Satisfechos, los gestores del exitoso proyecto revelan al mundo sus detalles. La información es tema del momento, propicia la oferta de un espacio para el crimen, entorno de anarquía sabrosa, donde los europeos se asientan y con el contubernio de élites progre, organizan sus redes criminales. Evaden, corrompen, seducen y celebran con autoridades y regentes éticos de esta insularidad sin dolientes.

El resabio ahora es de corral. Es la contradicción, la repartición de culpas y responsabilidad. Teatro para paliar la impotencia. Y donde debe estar la respuesta está la duda. Especulan, urden justificaciones más cerca del guión para largo metraje que de la realidad. La especie que atribuye a los condenados la condición de agentes dobles y urgía protegerlos de la mano extensa del narco, es tan pedestre como ofensivo es el fanfarrón eurodiputado que gana nombradía gracias a nuestra fragilidad.

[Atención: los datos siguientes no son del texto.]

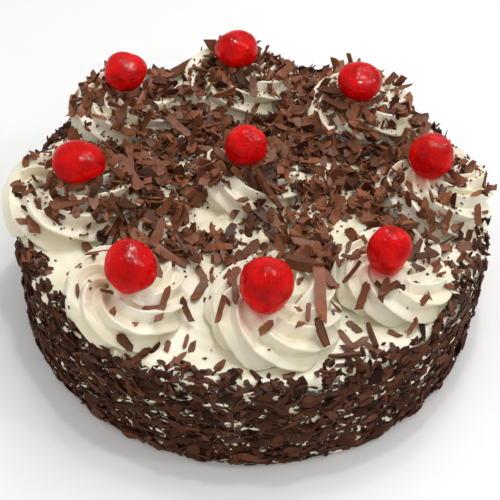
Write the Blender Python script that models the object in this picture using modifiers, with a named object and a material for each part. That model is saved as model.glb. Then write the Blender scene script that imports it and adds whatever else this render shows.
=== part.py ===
"""A whole round black forest cake: cream body, shaved chocolate, piped rosettes and glace cherries.

The origin is the centre of the cake's flat underside and +Z is up. The front of the cake faces -Y.
"""

import math

import bpy
from mathutils import Matrix, Vector

MM = 0.001

# Cake body: the creamed cake under its toppings
BODY_RADIUS = 116.5 * MM
BODY_HEIGHT = 59.3 * MM
SHOULDER = 4.0 * MM
BODY_SEGMENTS = 64

GAP = 0.4 * MM  # clearance between pieces that touch

# Coat of shaved chocolate pressed round the side
COAT_RADIUS = 120.0 * MM
COAT_HEIGHT = 58.0 * MM
COAT_BUMP = 1.8 * MM
COAT_RIM_BUMP = 2.0 * MM
COAT_ROWS = 12
COAT_RISE = 0.75  # how fast the wall's section climbs, so that its ends are flat
COAT_LEAN = 0.6  # how far the rim draws in, as a share of the bump

# Loose bed of shaved chocolate on top, inside the ring of rosettes
BED_INNER_RADIUS = 22.0 * MM
BED_OUTER_RADIUS = 67.0 * MM
BED_THICKNESS = 6.5 * MM
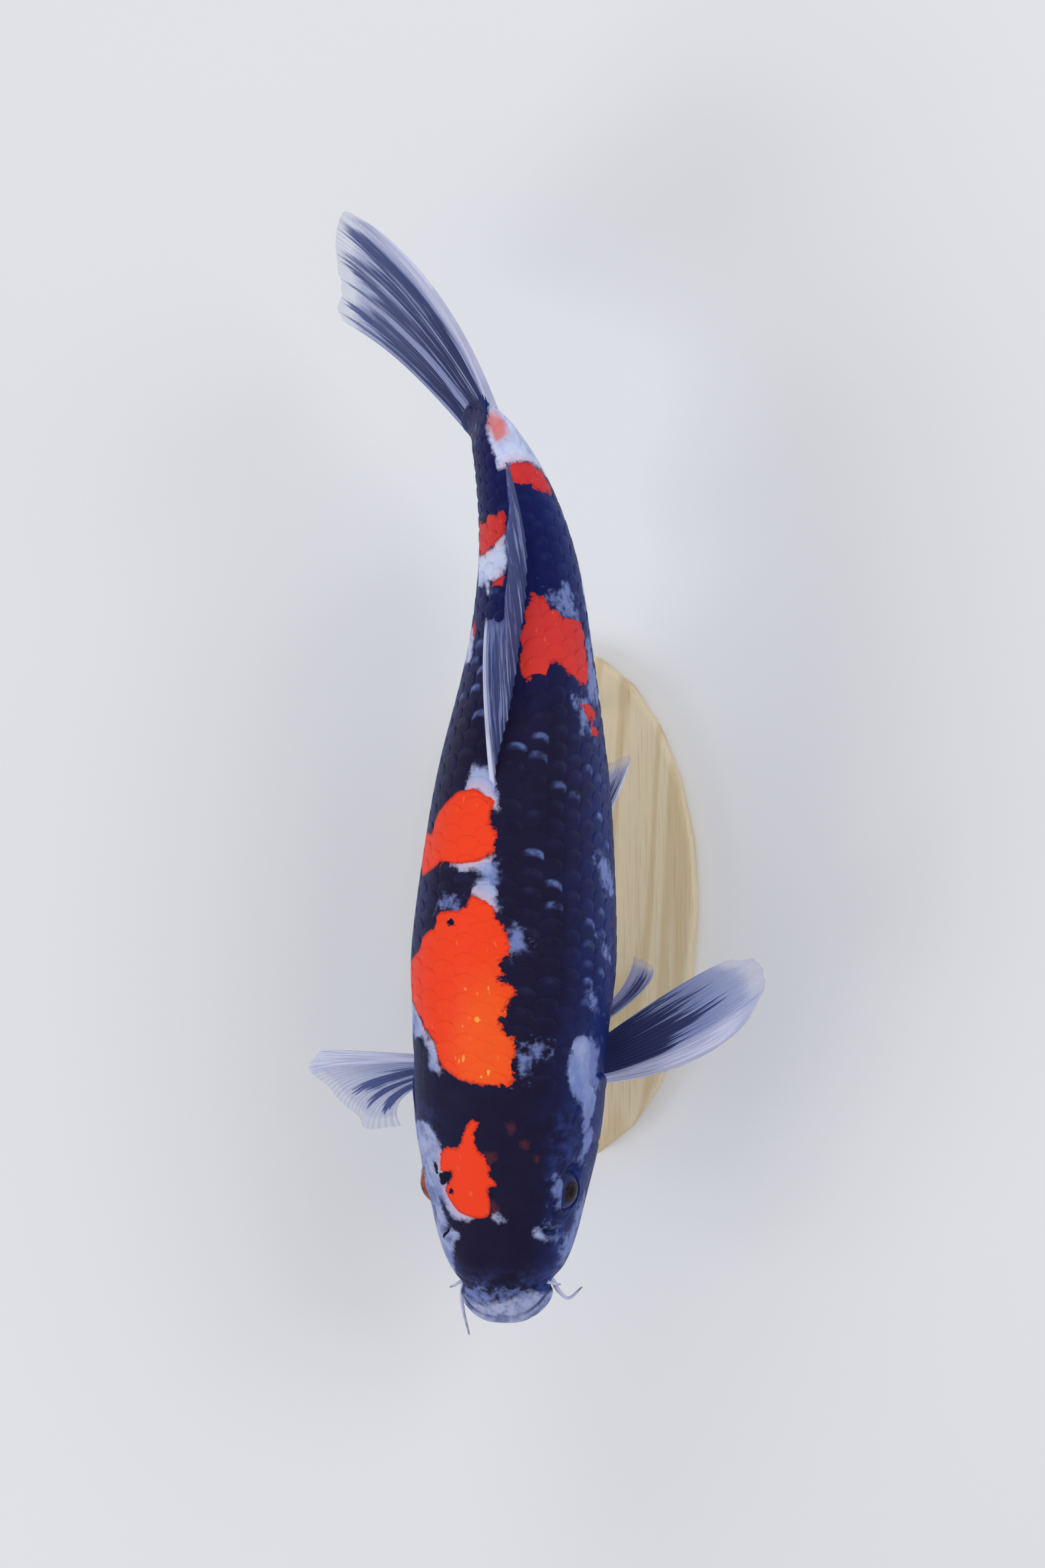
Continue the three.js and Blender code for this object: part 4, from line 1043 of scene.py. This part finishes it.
# barbels
barbels = {  # place along, degrees round, reach tailward, leftward and upward from there, radius, and node
    "barbelCornerLeft": (12, -8, [(-5, 3, -1), (-8, 7, -2), (-3, 13, -2)], 1.45, "barbel_corner_left"),
    "barbelCornerRight": (11, 188, [(-6, -2.5, -2), (-14, -2.5, -4), (-25, -0.5, -6)], 1.45,
                          "barbel_corner_right"),
    "barbelLipLeft": (12, 12, [(-0.5, 2, -0.5), (-1, 3.5, -2), (-1.5, 4.5, -4.5)], 1.0, "barbel_lip_left"),
    "barbelLipRight": (12, 165, [(-1, -2, 0), (-2, -3.5, -0.5), (-3, -6, -1)], 1.0, "barbel_lip_right"),
}
barbelMake = {
    "sunk": 3, "tip": 0.4, "around": 14, "along": 40, "rings": (0.05, 60), "end": (1.02, 14),
    "fields": ["along"], "noises": {"mottle": (1.5, 3, (0, 0, 0), (1, 1, 1))},
    "layers": {"barbel": ["#c8cbe6", ("#6a6f9c", {"start": -0.3, "along": 1, "mottle": 0.6}, (0.6, 1.15))]},
}


def barbelMaterial():
    # barbel: soft skin, pale at the root and grey at the tip
    material, tree = newMaterial("koiBarbelSkin")
    known = addPatterns(tree, barbelMake)
    finishMaterial(tree, {
        "Base Color": layCoats(tree, known, barbelMake["layers"]),
        "Roughness": 0.4, "IOR": 1.4, "Subsurface Weight": 0.1,
        "Subsurface Radius": (0.5 * mm, 0.3 * mm, 0.2 * mm), "Subsurface Scale": 1.0})
    return material


barbelSkin = barbelMaterial()


def smoothPath(stops, count):  # a curve through the stops
    stops = np.array(stops, float)
    gaps = np.concatenate([[0], np.cumsum(np.linalg.norm(np.diff(stops, axis=0), axis=1) ** 0.5)])
    u = np.linspace(0, gaps[-1], count)
    return np.stack([smoothThrough(list(zip(gaps, stops[:, k])))(u) for k in range(3)], -1)


def makeBarbel(name, s, angle, reach, radius, node):
    tail, left, up = frameAt(s)[1:]
    start, inward = surface(s, angle), surface(s, angle, -barbelMake["sunk"])
    path = smoothPath([inward, start] + [start + tail * t + left * l + up * u for t, l, u in reach],
                      barbelMake["along"] + 1)
    way = np.gradient(path, axis=0)
    way /= np.linalg.norm(way, axis=1, keepdims=True)
    side = np.cross(way, up)
    side /= np.linalg.norm(side, axis=1, keepdims=True)
    u = np.linspace(0, 1, len(path))
    stop, sharp = barbelMake["end"]
    r = (radius + (barbelMake["tip"] - radius) * u) * np.sqrt(np.clip((stop - u) * sharp, 0, 1))
    high, often = barbelMake["rings"]
    r = (r * (1 + high * np.sin(u * often)))[:, None, None]
    n = barbelMake["around"]
    turn = (np.arange(n) * 2 * np.pi / n)[None, :, None]
    rings = path[:, None] + r * (side[:, None] * np.cos(turn) + np.cross(way, side)[:, None] * np.sin(turn))
    faces = gridFaces(len(path), n, closed=True)[0]
    flat = np.concatenate([rings.reshape(-1, 3), [path[0]], [path[-1] + way[-1] * 0.1]])
    first, last, before = len(flat) - 2, len(flat) - 1, len(flat) - 2 - n
    fans = []
    for k in range(n):
        fans += [(first, (k + 1) % n, k), (last, before + k, before + (k + 1) % n)]
    makePiece(name, flat, faces.tolist() + fans, barbelSkin,
              {"alongField": np.append(np.repeat(u, n), [0, 1])}, None, [node])


for name, made in barbels.items():
    makeBarbel(name, *made)
print("barbels made")

# stand
wood = {
    "noises": {"figure": (60, 2, (0, 0, 0), (1, 0.12, 1)), "broad": (55, 2, (0, 0, 0), (1, 0.12, 1)),
               "pores": (0.9, 5, (0, 0, 0), (1, 0.03, 1))},
    "patterns": {"rings": ({"figure": 69.08},)},  # eleven growth lines to a turn of the figure
    "layers": {"ash": ["#dccbab", ("#cbb48b", {"lines": 1}, (-0.2, 1.0)),
                       ("#a98a62", {"pores": 1}, (0.5, 0.7), 0.4), ("#e9dcc2", {"broad": 0.35})]},
}
steelRod = {
    "noises": {"brush": (0.5, 3, (0, 0, 0), (1, 1, 0.03))},
    "layers": {"steel": ["#b9bcc0", ("#d2d4d6", {"brush": 1})]},
}


def woodMaterial():
    # pale ash, flat sawn, sanded and oiled: fine open pores along the length, and growth lines that wander
    material, tree = newMaterial("ashOiled")
    known = addPatterns(tree, wood)
    known["lines"] = addNode(tree, "Math", {0: known["rings"]}, operation="SINE")
    pores = known["pores"]
    finishMaterial(tree, {
        "Base Color": layCoats(tree, known, wood["layers"]), "IOR": 1.5,
        "Roughness": addNode(tree, "MapRange", {0: pores, 1: 0.3, 2: 0.7, 3: 0.5, 4: 0.64}),
        "Normal": addNode(tree, "Bump", {"Strength": 0.25, "Distance": 0.0002, "Height": pores})})
    return material


def steelMaterial():
    # stainless rod, brushed along its length: bright soft streaks, as coarse as they need to be to show
    material, tree = newMaterial("steelBrushed")
    known = addPatterns(tree, steelRod)
    finishMaterial(tree, {
        "Base Color": layCoats(tree, known, steelRod["layers"]), "Metallic": 1.0,
        "Roughness": addNode(tree, "MapRange", {0: known["brush"], 1: 0.3, 2: 0.7, 3: 0.24, 4: 0.38}),
        "Normal": addNode(tree, "Bump", {"Strength": 0.15, "Distance": 0.00005, "Height": known["brush"]})})
    return material


def dress(node, material):
    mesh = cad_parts[node].data
    mesh.materials.clear()
    mesh.materials.append(material)


ash, steel = woodMaterial(), steelMaterial()
dress("stand_base", ash)
for end in ("front", "rear"):
    for part in ("rod", "collar", "cradle"):
        dress(f"stand_{part}_{end}", steel)
print("stand dressed")

# floor and light
studio = {
    "floor": 4.0, "floorColour": "#e9ebf0", "world": 0.5, "seenWorld": 0.95, "aim": (0, 0.05, 0.1),
    "lamps": [((-1.2, -0.7, 1.3), 1.1, 9.5), ((1.2, 0.5, 1.3), 1.1, 8.5), ((-0.4, 1.6, 1.2), 1.2, 6.0)],
}


def makeStudio():
    bpy.ops.object.select_all(action="DESELECT")
    bpy.ops.mesh.primitive_plane_add(size=studio["floor"] * 2, location=(0, 0, -0.0004))
    floor = bpy.context.object
    floor.name = "floor"
    # matt paper, with no shine
    material, tree = newMaterial("floorPaper")
    finishMaterial(tree, {"Base Color": studio["floorColour"], "Roughness": 0.9})
    floor.data.materials.append(material)
    for n, (place, size, power) in enumerate(studio["lamps"]):
        bpy.ops.object.light_add(type="AREA", location=place)
        lamp = bpy.context.object
        lamp.name = f"softLamp{n}"
        lamp.data.shape = "DISK"
        lamp.data.size = size
        lamp.data.energy = power
        lamp.rotation_mode = "QUATERNION"
        lamp.rotation_quaternion = (Vector(studio["aim"]) - Vector(place)).to_track_quat("-Z", "Y")
    world = bpy.data.worlds.new("studioWorld")
    bpy.context.scene.world = world
    world.use_nodes = True
    tree = world.node_tree
    tree.nodes.clear()
    seen = addNode(tree, "LightPath", out="Is Camera Ray")
    level = addNode(tree, "MapRange", {0: seen, 3: studio["world"], 4: studio["seenWorld"]})
    sky = addNode(tree, "Background", {"Color": (1, 1, 1, 1), "Strength": level})
    addNode(tree, "OutputWorld", {"Surface": sky})


makeStudio()
print("studio made")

Los autores del “Pilotos Gate” subrayan la factura gala de la odisea, empero, hay aspectos que ameritan indagación. Las aporreadas autoridades criollas deben investigar: cómo lograron los pasaportes incautados, cómo pudieron surcar aguas territoriales sin atasco alguno. Cómo se realizaron los encuentros con los condenados, sin provocar la suspicacia de los agentes de inteligencia y seguridad, que conocen hasta las incontinencias de algunos.

El escándalo nos coloca frente al espejo y la imagen es desoladora. Sin consecuencias jurídicas previsibles, solo queda la vergüenza. El efecto de la burla y del desprecio.